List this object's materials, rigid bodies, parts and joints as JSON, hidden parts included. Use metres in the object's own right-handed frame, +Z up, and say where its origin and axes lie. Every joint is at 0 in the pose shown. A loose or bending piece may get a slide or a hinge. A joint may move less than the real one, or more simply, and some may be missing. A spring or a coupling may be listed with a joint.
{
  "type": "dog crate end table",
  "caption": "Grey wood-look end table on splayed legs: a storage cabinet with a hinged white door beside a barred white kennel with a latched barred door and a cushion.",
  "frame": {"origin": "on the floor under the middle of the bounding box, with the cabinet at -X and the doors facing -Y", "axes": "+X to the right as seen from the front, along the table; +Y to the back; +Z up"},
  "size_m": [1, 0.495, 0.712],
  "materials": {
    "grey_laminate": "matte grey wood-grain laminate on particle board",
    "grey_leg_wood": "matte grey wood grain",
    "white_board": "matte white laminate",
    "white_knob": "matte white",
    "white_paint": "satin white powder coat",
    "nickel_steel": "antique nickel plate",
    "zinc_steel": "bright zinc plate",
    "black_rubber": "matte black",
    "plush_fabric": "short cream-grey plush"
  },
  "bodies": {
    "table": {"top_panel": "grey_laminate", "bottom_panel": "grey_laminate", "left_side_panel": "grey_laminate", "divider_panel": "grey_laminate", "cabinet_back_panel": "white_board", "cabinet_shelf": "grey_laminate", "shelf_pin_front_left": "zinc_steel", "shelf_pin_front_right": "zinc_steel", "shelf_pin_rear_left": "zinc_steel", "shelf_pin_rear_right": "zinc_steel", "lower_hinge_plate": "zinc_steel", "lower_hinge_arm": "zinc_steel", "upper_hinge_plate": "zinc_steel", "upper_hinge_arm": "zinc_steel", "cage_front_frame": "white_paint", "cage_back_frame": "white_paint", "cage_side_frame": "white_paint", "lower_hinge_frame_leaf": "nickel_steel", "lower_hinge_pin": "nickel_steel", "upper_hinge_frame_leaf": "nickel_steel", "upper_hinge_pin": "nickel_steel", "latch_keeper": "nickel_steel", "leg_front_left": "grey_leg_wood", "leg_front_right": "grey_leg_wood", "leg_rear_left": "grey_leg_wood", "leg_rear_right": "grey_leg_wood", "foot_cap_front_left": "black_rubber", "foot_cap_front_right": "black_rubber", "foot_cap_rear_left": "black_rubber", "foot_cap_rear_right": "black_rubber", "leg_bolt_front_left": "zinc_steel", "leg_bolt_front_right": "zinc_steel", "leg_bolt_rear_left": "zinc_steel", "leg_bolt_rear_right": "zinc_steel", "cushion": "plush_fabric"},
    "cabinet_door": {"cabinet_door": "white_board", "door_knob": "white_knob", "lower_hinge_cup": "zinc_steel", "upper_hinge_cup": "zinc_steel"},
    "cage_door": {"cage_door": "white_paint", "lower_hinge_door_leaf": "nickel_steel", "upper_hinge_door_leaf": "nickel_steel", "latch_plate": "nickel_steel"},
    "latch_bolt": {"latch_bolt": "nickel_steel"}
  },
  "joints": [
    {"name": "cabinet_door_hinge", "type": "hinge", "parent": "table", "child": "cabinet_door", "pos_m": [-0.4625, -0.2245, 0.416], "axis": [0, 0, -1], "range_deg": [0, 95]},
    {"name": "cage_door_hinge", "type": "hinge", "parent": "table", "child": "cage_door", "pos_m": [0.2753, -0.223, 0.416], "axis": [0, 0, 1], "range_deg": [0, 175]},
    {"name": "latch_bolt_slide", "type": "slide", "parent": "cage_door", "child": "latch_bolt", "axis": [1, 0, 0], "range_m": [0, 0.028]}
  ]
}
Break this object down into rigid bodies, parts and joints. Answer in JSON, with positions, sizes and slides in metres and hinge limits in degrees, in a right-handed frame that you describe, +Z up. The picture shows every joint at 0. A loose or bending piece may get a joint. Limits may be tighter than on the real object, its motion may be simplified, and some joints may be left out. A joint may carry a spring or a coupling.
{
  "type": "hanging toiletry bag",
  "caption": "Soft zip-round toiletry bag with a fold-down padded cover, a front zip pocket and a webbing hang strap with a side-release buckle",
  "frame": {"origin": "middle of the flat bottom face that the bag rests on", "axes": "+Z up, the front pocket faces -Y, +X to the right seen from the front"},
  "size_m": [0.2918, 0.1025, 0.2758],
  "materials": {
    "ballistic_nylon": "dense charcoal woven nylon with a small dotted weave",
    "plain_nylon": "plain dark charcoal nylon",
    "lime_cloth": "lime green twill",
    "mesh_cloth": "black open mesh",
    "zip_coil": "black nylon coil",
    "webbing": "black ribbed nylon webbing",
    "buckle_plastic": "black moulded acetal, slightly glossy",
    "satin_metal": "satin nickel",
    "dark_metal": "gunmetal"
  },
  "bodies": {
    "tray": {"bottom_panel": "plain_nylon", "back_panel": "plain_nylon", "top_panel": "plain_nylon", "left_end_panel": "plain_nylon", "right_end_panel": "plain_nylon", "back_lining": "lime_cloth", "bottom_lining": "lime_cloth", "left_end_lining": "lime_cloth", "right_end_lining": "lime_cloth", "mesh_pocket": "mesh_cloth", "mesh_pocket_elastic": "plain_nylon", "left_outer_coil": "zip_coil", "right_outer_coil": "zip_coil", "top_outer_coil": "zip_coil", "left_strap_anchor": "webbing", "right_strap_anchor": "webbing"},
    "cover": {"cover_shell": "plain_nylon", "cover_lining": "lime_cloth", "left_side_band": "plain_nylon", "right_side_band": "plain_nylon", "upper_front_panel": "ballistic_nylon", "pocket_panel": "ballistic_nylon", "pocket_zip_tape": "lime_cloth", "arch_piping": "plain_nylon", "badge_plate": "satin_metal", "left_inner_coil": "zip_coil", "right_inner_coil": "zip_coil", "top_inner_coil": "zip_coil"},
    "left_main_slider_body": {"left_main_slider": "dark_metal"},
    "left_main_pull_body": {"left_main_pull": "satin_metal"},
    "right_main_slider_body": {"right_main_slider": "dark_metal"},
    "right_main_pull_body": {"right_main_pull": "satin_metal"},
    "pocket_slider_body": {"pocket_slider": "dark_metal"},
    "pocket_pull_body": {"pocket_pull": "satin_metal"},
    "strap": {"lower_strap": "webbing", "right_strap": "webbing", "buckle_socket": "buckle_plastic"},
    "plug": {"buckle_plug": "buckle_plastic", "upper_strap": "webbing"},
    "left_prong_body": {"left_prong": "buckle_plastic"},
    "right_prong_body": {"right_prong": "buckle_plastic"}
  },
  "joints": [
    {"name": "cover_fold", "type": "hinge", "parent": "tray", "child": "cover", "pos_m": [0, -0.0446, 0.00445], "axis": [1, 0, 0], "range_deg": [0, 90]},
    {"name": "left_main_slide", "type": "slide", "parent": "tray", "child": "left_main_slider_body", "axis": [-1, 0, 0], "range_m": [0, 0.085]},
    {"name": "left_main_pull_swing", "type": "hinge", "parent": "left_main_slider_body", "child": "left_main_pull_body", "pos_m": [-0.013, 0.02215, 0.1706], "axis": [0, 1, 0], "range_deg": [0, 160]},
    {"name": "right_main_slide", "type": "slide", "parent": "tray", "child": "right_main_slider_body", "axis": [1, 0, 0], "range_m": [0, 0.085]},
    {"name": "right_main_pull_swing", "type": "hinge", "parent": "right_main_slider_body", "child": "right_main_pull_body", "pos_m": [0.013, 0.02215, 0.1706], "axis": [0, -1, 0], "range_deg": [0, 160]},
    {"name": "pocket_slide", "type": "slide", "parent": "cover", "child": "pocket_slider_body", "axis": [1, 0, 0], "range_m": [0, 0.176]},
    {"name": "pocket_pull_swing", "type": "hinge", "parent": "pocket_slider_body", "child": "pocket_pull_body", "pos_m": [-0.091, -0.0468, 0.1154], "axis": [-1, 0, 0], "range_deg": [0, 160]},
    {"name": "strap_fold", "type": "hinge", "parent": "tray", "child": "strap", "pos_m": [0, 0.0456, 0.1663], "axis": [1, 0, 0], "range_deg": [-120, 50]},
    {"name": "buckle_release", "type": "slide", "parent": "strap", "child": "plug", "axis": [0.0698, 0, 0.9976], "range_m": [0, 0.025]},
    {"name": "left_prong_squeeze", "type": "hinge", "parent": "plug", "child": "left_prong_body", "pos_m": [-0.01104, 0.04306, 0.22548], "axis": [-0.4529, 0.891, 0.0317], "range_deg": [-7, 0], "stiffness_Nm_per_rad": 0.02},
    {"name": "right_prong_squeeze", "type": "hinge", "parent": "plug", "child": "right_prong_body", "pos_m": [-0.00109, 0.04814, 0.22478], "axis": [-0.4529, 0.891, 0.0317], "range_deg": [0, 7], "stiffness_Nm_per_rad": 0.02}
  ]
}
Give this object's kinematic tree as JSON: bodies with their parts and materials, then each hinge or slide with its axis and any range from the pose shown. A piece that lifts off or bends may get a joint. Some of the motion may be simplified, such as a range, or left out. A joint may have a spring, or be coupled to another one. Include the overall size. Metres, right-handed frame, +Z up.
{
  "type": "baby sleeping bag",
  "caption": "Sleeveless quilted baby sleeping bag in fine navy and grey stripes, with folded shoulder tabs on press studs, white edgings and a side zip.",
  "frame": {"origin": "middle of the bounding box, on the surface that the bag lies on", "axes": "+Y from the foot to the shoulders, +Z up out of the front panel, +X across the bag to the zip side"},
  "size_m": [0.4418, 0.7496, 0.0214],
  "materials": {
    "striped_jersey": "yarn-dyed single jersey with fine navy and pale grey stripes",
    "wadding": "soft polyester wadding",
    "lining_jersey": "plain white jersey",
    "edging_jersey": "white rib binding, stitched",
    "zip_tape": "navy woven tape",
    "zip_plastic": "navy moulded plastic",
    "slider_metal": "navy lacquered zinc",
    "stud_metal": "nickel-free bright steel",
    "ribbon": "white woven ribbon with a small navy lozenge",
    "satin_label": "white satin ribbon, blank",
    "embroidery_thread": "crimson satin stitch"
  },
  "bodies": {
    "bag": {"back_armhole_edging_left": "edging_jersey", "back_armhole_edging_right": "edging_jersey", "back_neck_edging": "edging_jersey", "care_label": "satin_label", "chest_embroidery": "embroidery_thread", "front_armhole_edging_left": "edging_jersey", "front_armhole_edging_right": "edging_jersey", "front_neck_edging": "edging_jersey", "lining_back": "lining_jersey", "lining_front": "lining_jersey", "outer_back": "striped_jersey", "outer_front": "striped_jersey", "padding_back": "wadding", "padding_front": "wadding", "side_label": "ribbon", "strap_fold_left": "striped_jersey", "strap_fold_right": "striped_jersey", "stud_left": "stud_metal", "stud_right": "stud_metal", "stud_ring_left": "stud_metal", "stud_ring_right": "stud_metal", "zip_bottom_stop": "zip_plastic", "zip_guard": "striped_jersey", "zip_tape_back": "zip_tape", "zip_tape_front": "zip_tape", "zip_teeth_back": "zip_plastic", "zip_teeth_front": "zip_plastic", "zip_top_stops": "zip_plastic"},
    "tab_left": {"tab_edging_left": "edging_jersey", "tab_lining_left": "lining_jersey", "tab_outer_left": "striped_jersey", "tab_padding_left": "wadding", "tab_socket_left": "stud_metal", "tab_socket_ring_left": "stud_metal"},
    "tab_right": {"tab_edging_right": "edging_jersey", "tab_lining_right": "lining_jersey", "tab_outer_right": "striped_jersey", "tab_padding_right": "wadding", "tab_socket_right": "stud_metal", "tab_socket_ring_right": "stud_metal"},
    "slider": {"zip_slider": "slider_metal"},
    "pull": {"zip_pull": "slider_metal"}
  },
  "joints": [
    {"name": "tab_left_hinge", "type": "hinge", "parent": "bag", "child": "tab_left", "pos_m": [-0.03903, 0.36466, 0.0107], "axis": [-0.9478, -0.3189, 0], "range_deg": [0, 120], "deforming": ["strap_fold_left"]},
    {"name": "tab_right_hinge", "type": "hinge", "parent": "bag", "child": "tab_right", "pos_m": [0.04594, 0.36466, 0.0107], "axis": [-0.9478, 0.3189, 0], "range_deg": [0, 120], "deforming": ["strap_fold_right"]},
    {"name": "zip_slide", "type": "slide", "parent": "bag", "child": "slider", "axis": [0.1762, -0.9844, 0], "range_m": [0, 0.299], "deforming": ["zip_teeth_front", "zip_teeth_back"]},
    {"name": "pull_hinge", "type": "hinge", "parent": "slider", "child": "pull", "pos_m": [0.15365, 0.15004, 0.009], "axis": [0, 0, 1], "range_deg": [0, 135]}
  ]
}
────────────────
## YOUR GOAL
In the entries above, find each line with the string "origin" and copy it.

## TASK OUTPUT
List this object's materials, rigid bodies, parts and joints as JSON, hidden parts included. Use metres in the object's own right-handed frame, +Z up, and say where its origin and axes lie. Every joint is at 0 in the pose shown. A loose or bending piece may get a slide or a hinge. A joint may move less than the real one, or more simply, and some may be missing. A spring or a coupling may be listed with a joint.
  "frame": {"origin": "on the floor under the middle of the bounding box, with the cabinet at -X and the doors facing -Y", "axes": "+X to the right as seen from the front, along the table; +Y to the back; +Z up"},
  "frame": {"origin": "middle of the flat bottom face that the bag rests on", "axes": "+Z up, the front pocket faces -Y, +X to the right seen from the front"},
  "frame": {"origin": "middle of the bounding box, on the surface that the bag lies on", "axes": "+Y from the foot to the shoulders, +Z up out of the front panel, +X across the bag to the zip side"},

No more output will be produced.